For twenty-five years John guided the Roman Catholic church of Cincinnati in every area of moral involvement.
Politics
With all the force he could muster, McNicholas lashed out to excoriate communism. He also constantly championed the rights of labor and of minority groups, especially of the blacks, for whom he established a special apostolate in the diocese. In his appraisal of war, he was a realist who analyzed clearly the distinction between the legitimate demands of patriotism and the evils consequent on war.

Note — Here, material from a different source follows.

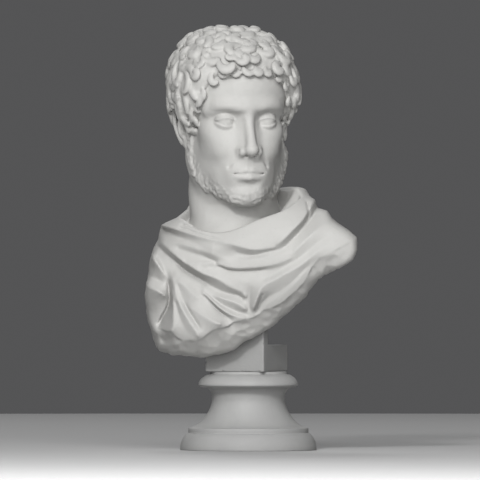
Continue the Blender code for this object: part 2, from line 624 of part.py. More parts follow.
def model_curls(clay):
    """Short thick curls over the scalp, each a comma that winds its own way, over a cap of hair."""
    scalp = Clay()
    model_skull(HeadTools(scalp))
    hair_cap(clay, scalp)
    whorl = Vector(from_head(WHORL))
    points, normals = scalp.surface(np.array(from_head(HEAD_MIDDLE)), spread(CURL_COUNT), 110.0)
    rng = random.Random(CURL_SEED)
    for point, normal in zip(points, normals):
        across, back, up = in_head(point)
        size = rng.uniform(0.036, 0.052) * HEAD_HEIGHT
        thick = rng.uniform(0.022, 0.029) * HEAD_HEIGHT
        turns = rng.uniform(0.55, 0.95)
        tail = rng.uniform(0.06, 0.11) * HEAD_HEIGHT
        swing = rng.gauss(0, 0.5)
        hand = rng.choice((-1, 1))
        if up < hair_level(across, back):
            continue
        depth = HAIR_DEPTH * (0.62 + 0.38 * (1.0 - float(ease(up, 0.80, 1.0)))) * HEAD_HEIGHT
        flow = Vector(point) - whorl
        flow.rotate(Matrix.Rotation(swing, 3, Vector(normal)))
        lock = lock_path(size, thick, turns, tail, 0.020 * HEAD_HEIGHT)
        set_lock(clay, point + normal * (depth - 0.1 * thick), normal, flow, hand, lock, 2.0)


def model_beard(clay):
    """A short beard of small curls along the jaw, from the sideburns to under the chin."""
    rng = random.Random(CURL_SEED + 1)
    for side in (1, -1):
        for row in range(3):
            line = flowing([(x * side, y, z) for x, y, z in BEARD_LINE], 8)
            for place in line:
                spot = np.array([place[0], place[1] + rng.uniform(-0.012, 0.012),
                                 place[2] + 0.045 * (row - 1) + rng.uniform(-0.012, 0.012)])
                outward = np.array([spot[0], spot[1] + 0.08, 0.25 * (spot[2] - 0.35)])
                start = np.array([from_head(spot - 0.6 * outward)])
                ray = np.array([HEAD_ROTATION @ Vector(outward)])
                ray = ray / np.linalg.norm(ray)
                point, normal = clay.surface(start, ray, 70.0)
                size = rng.uniform(0.014, 0.020) * HEAD_HEIGHT
                lock = lock_path(size, 0.010 * HEAD_HEIGHT, rng.uniform(0.5, 0.8), 0.02 * HEAD_HEIGHT,
                                 0.0)
                flow = HEAD_ROTATION @ Vector((0, -0.5, -1)).normalized()
                flow.rotate(Matrix.Rotation(rng.gauss(0, 0.6), 3, Vector(normal[0])))
                seat = point[0] - normal[0] * 0.003 * HEAD_HEIGHT
                set_lock(clay, seat, normal[0], flow, rng.choice((-1, 1)), lock, 2.0)


def sculpt_bust():
    figure = Clay()
    model_head(figure)
    model_neck(figure)
    model_beard(figure)
    model_curls(figure)
    cloak = Clay()
    model_chest(cloak)
    dress_chest(cloak, Picture())
    figure.field = smooth_min(figure.field, cloak.field, 3.0)
    hollow_back(figure)
    return figure


def marble(name, colour):
    material = bpy.data.materials.new(name)
    material.use_nodes = True
    shader = material.node_tree.nodes["Principled BSDF"]
    shader.inputs["Base Color"].default_value = (*colour, 1.0)
    shader.inputs["Roughness"].default_value = 0.62
    return material


def new_object(name, mesh, collection, material=None):
    item = bpy.data.objects.new(name, mesh)
    collection.objects.link(item)
    if material:
        mesh.materials.append(material)
    return item


def box_mesh(name, low, high):
    """A rectangular block between two corners."""
    low, high = Vector(low), Vector(high)
    form = bmesh.new()
    place = Matrix.Translation((low + high) / 2) @ Matrix.Diagonal((*(high - low), 1.0))
    bmesh.ops.create_cube(form, size=1.0, matrix=place)
    mesh = bpy.data.meshes.new(name)
    form.to_mesh(mesh)
    form.free()
    return mesh


def largest_piece(points, faces):
    """Only the connected piece with the most points, so that no stray crumb is left."""
    owner = np.arange(len(points))
    while True:
        lowest = owner.copy()
        ring = owner[faces].min(axis=1)
        for corner in range(faces.shape[1]):
            np.minimum.at(lowest, faces[:, corner], ring)
        lowest = lowest[lowest]
        if np.array_equal(lowest, owner):
            break
        owner = lowest
    names, counts = np.unique(owner, return_counts=True)
    kept = owner == names[np.argmax(counts)]
    numbers = np.cumsum(kept) - 1
    return points[kept], numbers[faces[kept[faces[:, 0]]]]


def clay_mesh(clay, name):
    """The clay's surface as one closed mesh in metres, standing at its height on the socle."""
    grid = openvdb.FloatGrid(FAR)
    grid.copyFromArray(clay.field)
    points, quads = grid.convertToQuads(0.0)
    points, quads = largest_piece(points, quads[:, ::-1])
    points = points * GRID_STEP + np.array([axis[0] for axis in clay.axes])
    points = points * UNIT + np.array([0.0, 0.0, SOCLE_HEIGHT + BUST_LIFT])
    mesh = bpy.data.meshes.new(name)
    mesh.from_pydata(points.tolist(), [], quads.tolist())
    return mesh


def build_bust(collection):
    bust = new_object("bust", clay_mesh(sculpt_bust(), "bust"), collection,
                      marble("bust marble", (0.74, 0.73, 0.71)))
    facets = bust.modifiers.new("facets", "DECIMATE")
    facets.ratio = BUST_TRIANGLES / (2 * len(bust.data.polygons))
    facets.use_collapse_triangulate = True
    bust.data.shade_smooth()
    return bust


def block_box(height, depth, margin, drop):
    """The corners of a form as wide as the block, from its front face back and up from the socle."""
    x, y = BLOCK_CENTRE
    half = BLOCK_SIDE / 2 + margin
    low = SOCLE_HEIGHT + CLEARANCE
    front = y - half
    return (x - half, front, low - drop), (x + half, front + depth + 2 * margin, low + height + margin)


def build_support(collection):
    """The square block, and the slab that is drawn up from its front edge into the bust's hollow."""
    low, high = block_box(BLOCK_HEIGHT, BLOCK_SIDE, 0, 0)
    mesh = box_mesh("support_block", low, high)
    form = bmesh.new()
    form.from_mesh(mesh)
    back = low[1] + SLAB_THICKNESS
    bmesh.ops.bisect_plane(form, geom=[*form.verts, *form.edges, *form.faces],
                           plane_co=(0, back, 0), plane_no=(0, 1, 0))
    seat = [f for f in form.faces if f.normal.z > 0.5 and f.calc_center_median().y < back]
    drawn = bmesh.ops.extrude_discrete_faces(form, faces=seat)["faces"]
    rise = SLAB_HEIGHT - BLOCK_HEIGHT
    bmesh.ops.translate(form, verts=drawn[0].verts, vec=(0, 0, rise))
    bmesh.ops.remove_doubles(form, verts=form.verts, dist=CLEARANCE / 10)
    bmesh.ops.dissolve_limit(form, angle_limit=math.radians(1), verts=form.verts, edges=form.edges)
    form.to_mesh(mesh)
    form.free()
    block = new_object("support_block", mesh, collection, marble("support marble", (0.70, 0.70, 0.69)))
    wear = block.modifiers.new("worn edges", "BEVEL")
    wear.width = EDGE_WEAR
    wear.segments = 2
    wear.limit_method = "ANGLE"
    return block


def seat_bust(bust):
    """Cut the bed in the bust that the block and slab stand in."""
    beds = {
        "block_bed": block_box(BLOCK_HEIGHT, BLOCK_SIDE, CLEARANCE, BED_DROP),
        "slab_bed": block_box(SLAB_HEIGHT, SLAB_THICKNESS, CLEARANCE, BED_DROP),
    }
    for name, corners in beds.items():
        bed = new_object(name, box_mesh(name, *corners), cutters())
        hide_cutter(bed)
        cut = bust.modifiers.new(name, "BOOLEAN")
        cut.operation = "DIFFERENCE"
        cut.solver = "EXACT"
        cut.object = bed


def quarter(centre, radii, start, end, count=6):
    """Points along a quarter of an ellipse in the profile's plane, angles in degrees."""
    return [
        (centre[0] + radii[0] * math.cos(math.radians(start + (end - start) * i / count)),
         centre[1] + radii[1] * math.sin(math.radians(start + (end - start) * i / count)))
        for i in range(count + 1)
    ]


def socle_profile():
    """The socle's outline from its axis at the top, down the outer side, to its axis at the foot."""
    edge = EDGE_WEAR
    collar_top = SOCLE_HEIGHT - NECK_RING_HEIGHT
    collar_base = collar_top - COLLAR_HEIGHT
    rim_top = FOOT_RIM_HEIGHT + FOOT_MOULDING_HEIGHT
    step_top = rim_top + STEP_HEIGHT
    waist = step_top + WAIST_SHARE * (collar_base - step_top)
    return [
        (0.0, SOCLE_HEIGHT), (NECK_RING_RADIUS - edge, SOCLE_HEIGHT),
        (NECK_RING_RADIUS, SOCLE_HEIGHT - edge), (NECK_RING_RADIUS, collar_top),
        *quarter((NECK_RING_RADIUS, collar_base + COLLAR_LIP),
                 (COLLAR_RADIUS - NECK_RING_RADIUS, COLLAR_HEIGHT - COLLAR_LIP), 88, 0),
        (COLLAR_RADIUS, collar_base), (COLLAR_RADIUS - COLLAR_LIP, collar_base - edge),
        *quarter((COLLAR_RADIUS - COLLAR_LIP, waist),
                 (COLLAR_RADIUS - COLLAR_LIP - WAIST_RADIUS, collar_base - COLLAR_LIP - waist), 92, 180),
        *quarter((STEP_RADIUS, waist), (STEP_RADIUS - WAIST_RADIUS, waist - step_top), 186, 270, 7),
        (STEP_RADIUS, rim_top),
        *quarter((STEP_RADIUS, FOOT_RIM_HEIGHT),
                 (FOOT_RADIUS - STEP_RADIUS, FOOT_MOULDING_HEIGHT - edge), 88, 0, 6),
        (FOOT_RADIUS, edge), (FOOT_RADIUS - edge, 0.0), (0.0, 0.0),
    ]


def build_socle(collection):
    mesh = bpy.data.meshes.new("socle")
    profile = [(r, 0.0, z) for r, z in socle_profile()]
    mesh.from_pydata(profile, [(i, i + 1) for i in range(len(profile) - 1)], [])
    socle = new_object("socle", mesh, collection, marble("socle marble", (0.72, 0.72, 0.71)))
    turn = socle.modifiers.new("turned", "SCREW")
    turn.axis = "Z"
    turn.angle = 2 * math.pi
    turn.steps = SOCLE_STEPS
    turn.render_steps = SOCLE_STEPS
    turn.use_merge_vertices = True
    turn.merge_threshold = 0.00005
    turn.use_smooth_shade = True
    return socle


def cutters():
    if "cutters" not in bpy.data.collections:
        bpy.context.scene.collection.children.link(bpy.data.collections.new("cutters"))
    return bpy.data.collections["cutters"]


def hide_cutter(item):
    item.hide_render = True
    item.display_type = "WIRE"


def clear_scene():
    for item in list(bpy.data.objects):
        bpy.data.objects.remove(item)


def main():
    clear_scene()
    collection = bpy.data.collections.new("portrait_bust")
    bpy.context.scene.collection.children.link(collection)
    build_socle(collection)
    build_support(collection)
    seat_bust(build_bust(collection))


if __name__ == "__main__":
    main()
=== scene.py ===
"""A Roman portrait bust in honed white marble, on a squared support and a turned socle.

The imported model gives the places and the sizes. The bust and its support are carved again here with a
finer grain: their forms are signed distances on a grid, blended as a sculptor blends clay, and meshed at
the end. They are laid out in grid units, shares of the bust's height. The socle is turned from a profile
in metres. +X is the figure's left side, +Y its back, +Z up.
"""

import math
import random

import bmesh
import bpy
import numpy as np
import openvdb
from bpy.props import FloatProperty, FloatVectorProperty, IntProperty, PointerProperty
from mathutils import Euler, Matrix, Vector, noise


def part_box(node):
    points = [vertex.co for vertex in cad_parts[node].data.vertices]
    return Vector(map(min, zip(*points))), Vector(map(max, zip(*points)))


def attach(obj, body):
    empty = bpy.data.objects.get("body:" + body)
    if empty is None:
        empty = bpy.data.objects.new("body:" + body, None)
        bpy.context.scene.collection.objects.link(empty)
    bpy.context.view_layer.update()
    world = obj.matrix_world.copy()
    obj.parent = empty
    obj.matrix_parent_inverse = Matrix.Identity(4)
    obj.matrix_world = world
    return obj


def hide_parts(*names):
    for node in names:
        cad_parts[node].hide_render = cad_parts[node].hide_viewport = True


bl_info = {
    "name": "Roman portrait bust",
    "version": (1, 0, 0),
    "blender": (4, 5, 0),
    "location": "View3D > Sidebar > Bust",
    "description": "Carves a marble portrait bust on its support and socle, and sets it in a plain studio",
    "category": "Object",
}

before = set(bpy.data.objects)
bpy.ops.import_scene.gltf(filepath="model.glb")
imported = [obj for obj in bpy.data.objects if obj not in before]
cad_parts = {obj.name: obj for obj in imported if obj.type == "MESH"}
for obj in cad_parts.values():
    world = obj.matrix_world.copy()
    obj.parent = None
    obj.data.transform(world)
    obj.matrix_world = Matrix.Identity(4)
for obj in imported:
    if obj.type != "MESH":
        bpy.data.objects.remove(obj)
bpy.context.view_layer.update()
BUST_LOW, BUST_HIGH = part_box("bust")
SUPPORT_LOW, SUPPORT_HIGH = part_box("support_block")
SOCLE_LOW, SOCLE_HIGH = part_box("socle")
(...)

The archbishop was unalterably opposed to political totalitarianism in any form be it in Germany, in Spain, in Russia, in Mexico, or in the United States.
Views
McNicholas's voice was raised repeatedly reaffirming the rights of God, family, church, and state in molding the mind and character of the child; warning of dangerous irreligious trends in education; upbraiding parents for compromising their rights and duties and the state for failing to support the parents impartially, irrespective of religious convictions and color of skin.
Personality
The archbishop's scholarly interest in the history of the church, especially in the American Middle West, plus an oratorical finesse characterized by forcefulness of delivery and exactness of expression made him a much-sought-after speaker for historical occasions in the church.
Connections
There is no any information about his personal life.